**DATA EXTRACT:**
————————
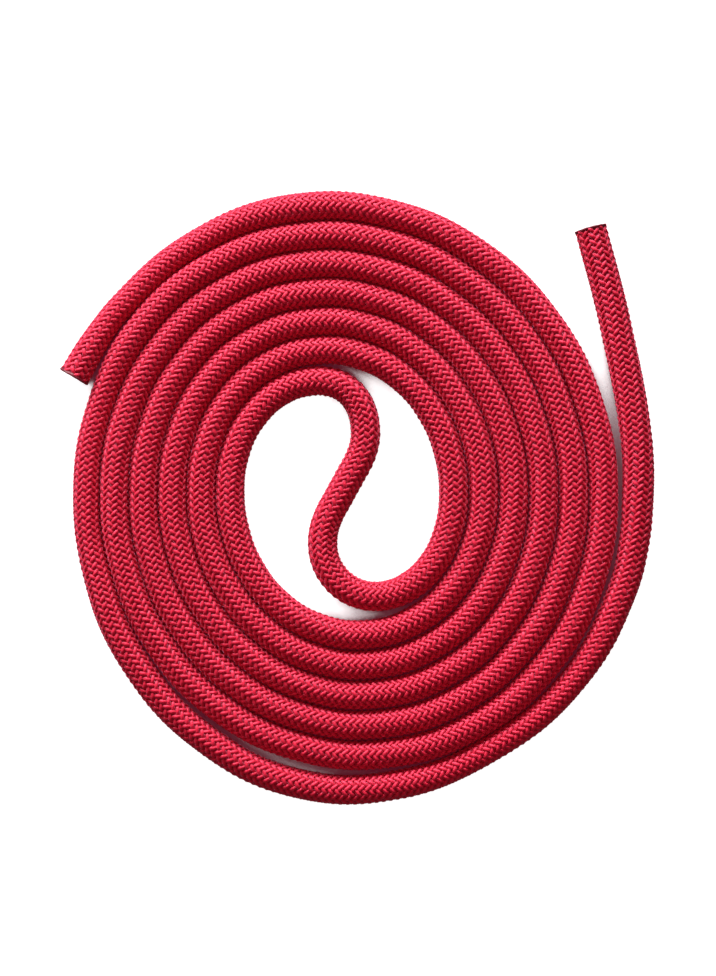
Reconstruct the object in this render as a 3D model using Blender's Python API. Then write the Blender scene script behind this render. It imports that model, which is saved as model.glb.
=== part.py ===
"""Jump rope without handles: 3 m of braided rope, about 10 mm thick, laid down as a flat double coil.

The rope is folded near its middle in a small S.  Its two halves then wind round that S side by side,
in one layer, and stop in two bare, heat-sealed ends: one against the coil, one standing clear of it.
The model is in metres, +Z up, and lies on the plane z = 0, centred on the world's origin.
"""

from math import cos, pi, radians, sin

import bmesh
import bpy
from mathutils import Vector

MM = 0.001

# Rope section
ROPE_FLAT_TO_FLAT = 9.5 * MM
ROPE_SIDES = 8
SHEATH_WALL = 0.85 * MM
CORE_YARN_RADIUS = 1.1 * MM
CORE_YARN_SIDES = 6
CORE_YARN_SPACING = 2.6 * MM
CORE_YARNS_ROUND_CENTRE = 6
CLEARANCE = 0.3 * MM

# Sealed ends
TIP_RADIUS = 4.7 * MM
TIP_LENGTH = 1.2 * MM
TIP_SIDES = 24
TIP_SHARP_EDGE = radians(40)

# Coil: both halves follow one oval, which grows by one pitch for each half turn
COIL_CENTRE = Vector((-5.3, 1.9)) * MM
COIL_RADIUS = 42.6 * MM
COIL_PITCH = 10.5 * MM
OVAL_STRETCH = 3.2 * MM
OVAL_AXIS = radians(107)
SLACK = 0.3 * MM
SLACK_SIDE = radians(-49)
STATION_STEP = 20

# Where each half is on the oval, in degrees from +X, counterclockwise and outwards
LEFT_HALF = (120, 1180)
LEFT_HALF_LAG = 180
RIGHT_HALF = (-40, 860)
RIGHT_HALF_LAG = 0

# Stretches off the oval, in mm from the coil's centre, in the order in which the rope passes them
LEFT_END = (
    (-95.0, 42.0),
    (-87.6, 54.4),
    (-78.3, 66.5),
    (-51.4, 89.1),
)
MIDDLE_S = (
    (-10.5, 39.6),
    (-4.5, 39.3),
    (0.6, 37.4),
    (4.7, 33.6),
    (7.3, 28.6),
    (8.4, 23.0),
    (8.1, 17.2),
    (6.3, 11.8),
    (3.4, 6.4),
    (-1.5, -2.5),
    (-4.6, -8.3),
    (-6.4, -13.8),
    (-6.8, -19.2),
    (-5.9, -24.4),
    (-3.4, -29.3),
    (0.5, -33.4),
    (5.6, -36.2),
    (11.5, -37.3),
    (17.3, -36.6),
    (23.0, -34.3),
)
RIGHT_END = (
    (-86.0, 31.3),
    (-91.2, 0.0),
    (-86.8, -31.5),
    (-72.9, -62.2),
    (-49.3, -87.6),
    (-17.1, -103.7),
    (19.6, -104.5),
    (53.9, -91.1),
    (82.0, -67.9),
    (99.8, -35.9),
    (104.3, -18.3),
    (105.6, -2.9),
    (105.7, 11.4),
    (104.4, 24.9),
    (102.0, 39.3),
    (99.0, 53.5),
    (95.6, 68.6),
    (89.3, 92.2),
)


def oval_point(angle_deg, lag_deg):
    """A point of the coil: how far it is wound out sets its distance from the centre."""
    angle = radians(angle_deg)
    half_turns = (angle_deg - lag_deg) / 180
    pitch = COIL_PITCH + SLACK * cos(angle - SLACK_SIDE)
    oval = COIL_RADIUS + OVAL_STRETCH * cos(2 * (angle - OVAL_AXIS))
    distance = oval + pitch * half_turns
    return Vector((distance * cos(angle), distance * sin(angle)))


def wound_half(span, lag_deg):
    """One half of the rope on the oval, from the middle outwards."""
    first, last = span
    return [oval_point(angle, lag_deg) for angle in range(first, last + 1, STATION_STEP)]


def rope_route():
    """The whole centreline, from the end against the coil to the end that stands clear."""
    left_half = wound_half(LEFT_HALF, LEFT_HALF_LAG)
    right_half = wound_half(RIGHT_HALF, RIGHT_HALF_LAG)
    flat = [Vector(point) * MM for point in LEFT_END]
    flat += reversed(left_half)
    flat += [Vector(point) * MM for point in MIDDLE_S]
    flat += right_half
    flat += [Vector(point) * MM for point in RIGHT_END]
    height = ROPE_FLAT_TO_FLAT / 2
    return [Vector((*(point + COIL_CENTRE), height)) for point in flat]


def beside(route, sideways, up):
    """The route moved sideways and up, square to the rope at each of its points."""
    moved = []
    for index, point in enumerate(route):
        before = route[max(index - 1, 0)]
        after = route[min(index + 1, len(route) - 1)]
        run_in = (point - before).normalized()
        run_out = (after - point).normalized()
        along = (run_in + run_out).normalized()
        side = Vector((-along.y, along.x, 0))
        moved.append(point + side * sideways + Vector((0, 0, up)))
    return moved


def finish(name, colour, roughness):
    """A fibre or plastic material for one sub-part."""
    material = bpy.data.materials.new(name)
    material.use_nodes = True
    shader = material.node_tree.nodes["Principled BSDF"]
    shader.inputs["Base Color"].default_value = (*colour, 1)
    shader.inputs["Roughness"].default_value = roughness
    shader.inputs["Metallic"].default_value = 0
    return material


def round_run(name, route, radius, sides, material, capped):
    """A run of rope or yarn along a route, as a bevelled curve with a flat of its section facing down."""
    curve = bpy.data.curves.new(name, "CURVE")
    curve.dimensions = "3D"
    curve.twist_mode = "Z_UP"
    curve.bevel_depth = radius
    curve.bevel_resolution = sides // 2 - 2
    curve.use_fill_caps = capped
    spline = curve.splines.new("POLY")
    spline.points.add(len(route) - 1)
    for point, place in zip(spline.points, route):
        point.co = (*place, 1)
        point.tilt = pi / sides
    curve.materials.append(material)
    run = bpy.data.objects.new(name, curve)
    bpy.context.collection.objects.link(run)
    return run


def braided_sheath(route):
    """The braid as one tube with a wall, open at both ends."""
    corner_radius = ROPE_FLAT_TO_FLAT / 2 / cos(pi / ROPE_SIDES)
    red_braid = finish("red_braid", (0.58, 0.008, 0.045), 0.62)
    sheath = round_run("braided_sheath", route, corner_radius, ROPE_SIDES, red_braid, capped=False)
    wall = sheath.modifiers.new("Wall", "SOLIDIFY")
    wall.thickness = SHEATH_WALL
    wall.offset = -1
    wall.use_even_offset = True
    return sheath


def core_yarns(route):
    """The filling: one yarn along the middle and six round it, all running the rope's length."""
    core_white = finish("core_white", (0.78, 0.76, 0.72), 0.8)
    round_run("core_yarn_centre", route, CORE_YARN_RADIUS, CORE_YARN_SIDES, core_white, capped=True)
    for number in range(CORE_YARNS_ROUND_CENTRE):
        angle = number * 2 * pi / CORE_YARNS_ROUND_CENTRE
        lane = beside(route, CORE_YARN_SPACING * cos(angle), CORE_YARN_SPACING * sin(angle))
        round_run(f"core_yarn_{number + 1}", lane, CORE_YARN_RADIUS, CORE_YARN_SIDES, core_white, capped=True)


def sealed_tip(name, end, neighbour, material):
    """The thin hard disc into which heat has fused the braid and the yarns at a cut end."""
    outwards = (end - neighbour).normalized()
    mesh = bpy.data.meshes.new(name)
    disc = bmesh.new()
    bmesh.ops.create_cone(
        disc, cap_ends=True, segments=TIP_SIDES, radius1=TIP_RADIUS, radius2=TIP_RADIUS, depth=TIP_LENGTH
    )
    disc.to_mesh(mesh)
    disc.free()
    mesh.shade_smooth()
    mesh.set_sharp_from_angle(angle=TIP_SHARP_EDGE)
    mesh.materials.append(material)
    tip = bpy.data.objects.new(name, mesh)
    tip.location = end + outwards * (CLEARANCE + TIP_LENGTH / 2)
    tip.rotation_euler = outwards.to_track_quat("Z", "Y").to_euler()
    bpy.context.collection.objects.link(tip)


def build():
    for old in list(bpy.data.objects):
        bpy.data.objects.remove(old, do_unlink=True)
    route = rope_route()
    braided_sheath(route)
    core_yarns(route)
    fused_red = finish("fused_red", (0.3, 0.004, 0.02), 0.35)
    sealed_tip("sealed_tip_left", route[0], route[1], fused_red)
    sealed_tip("sealed_tip_right", route[-1], route[-2], fused_red)


build()
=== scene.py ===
"""A jump rope without handles: 3 m of crimson braid, laid down as a flat double coil round a small S."""

from math import atan, cos, pi, radians, sin

import bmesh
import bpy
import numpy as np
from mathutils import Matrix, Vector


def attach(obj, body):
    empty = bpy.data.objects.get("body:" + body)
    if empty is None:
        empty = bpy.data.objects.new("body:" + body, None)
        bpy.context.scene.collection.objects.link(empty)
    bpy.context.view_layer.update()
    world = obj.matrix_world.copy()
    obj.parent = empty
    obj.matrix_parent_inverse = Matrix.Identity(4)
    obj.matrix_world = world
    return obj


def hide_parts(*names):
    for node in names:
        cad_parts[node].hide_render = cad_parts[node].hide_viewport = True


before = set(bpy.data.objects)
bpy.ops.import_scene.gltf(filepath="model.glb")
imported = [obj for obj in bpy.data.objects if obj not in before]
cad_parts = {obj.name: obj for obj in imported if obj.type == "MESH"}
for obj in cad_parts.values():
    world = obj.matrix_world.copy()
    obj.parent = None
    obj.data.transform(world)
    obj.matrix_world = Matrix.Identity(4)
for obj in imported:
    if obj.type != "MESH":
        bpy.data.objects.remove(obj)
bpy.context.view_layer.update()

MM = 0.001


# ---- Camera ----
# The rope is looked at from straight above, with the free end at the top right.
# The lens stands one metre over the rope, so that its sides hardly lean outwards.

CAMERA_HEIGHT = 1.0
ROPE_HEIGHT = 10 * MM
VIEW_CENTRE = Vector((0.5, 3.3, 0)) * MM
VIEW_TALL = 348.6 * MM

lens = bpy.data.cameras.new("camera")
lens.sensor_fit = "VERTICAL"
lens.angle_y = 2 * atan(VIEW_TALL / 2 / CAMERA_HEIGHT)
camera = bpy.data.objects.new("camera", lens)
camera.location = VIEW_CENTRE + Vector((0, 0, ROPE_HEIGHT / 2 + CAMERA_HEIGHT))
bpy.context.collection.objects.link(camera)
bpy.context.scene.camera = camera


# ---- The line of the rope ----
# The rope is folded near its middle in a small S. Its two halves wind round that S side by side in one
# layer: both follow one oval, which grows by one rope's width for each half turn.
# The left half ends against the coil, the right half leaves it and ends on its own.

COIL_CENTRE = Vector((-5.3, 1.9)) * MM
COIL_RADIUS = 42.6 * MM
COIL_PITCH = 10.5 * MM
OVAL_STRETCH = 3.2 * MM
OVAL_AXIS = radians(107)
SLACK = 0.3 * MM
SLACK_SIDE = radians(-49)
STATION_STEP = 20

LEFT_HALF = (120, 1180)
LEFT_HALF_LAG = 180
RIGHT_HALF = (-40, 860)
RIGHT_HALF_LAG = 0

ROPE_DIAMETER = 10.9 * MM
CURVE_STEPS = 24
CUT_PAST_LEFT_END = 0.8 * MM
CUT_PAST_RIGHT_END = 1.7 * MM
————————
Quote word for word every line from the one that has "0.004, 0.02), 0.35)" through the one that has "bpy.context.scene.collection.objects.link(empty)".

**WRITTEN SOLUTION:**
    fused_red = finish("fused_red", (0.3, 0.004, 0.02), 0.35)
    sealed_tip("sealed_tip_left", route[0], route[1], fused_red)
    sealed_tip("sealed_tip_right", route[-1], route[-2], fused_red)


build()
=== scene.py ===
"""A jump rope without handles: 3 m of crimson braid, laid down as a flat double coil round a small S."""

from math import atan, cos, pi, radians, sin

import bmesh
import bpy
import numpy as np
from mathutils import Matrix, Vector


def attach(obj, body):
    empty = bpy.data.objects.get("body:" + body)
    if empty is None:
        empty = bpy.data.objects.new("body:" + body, None)
        bpy.context.scene.collection.objects.link(empty)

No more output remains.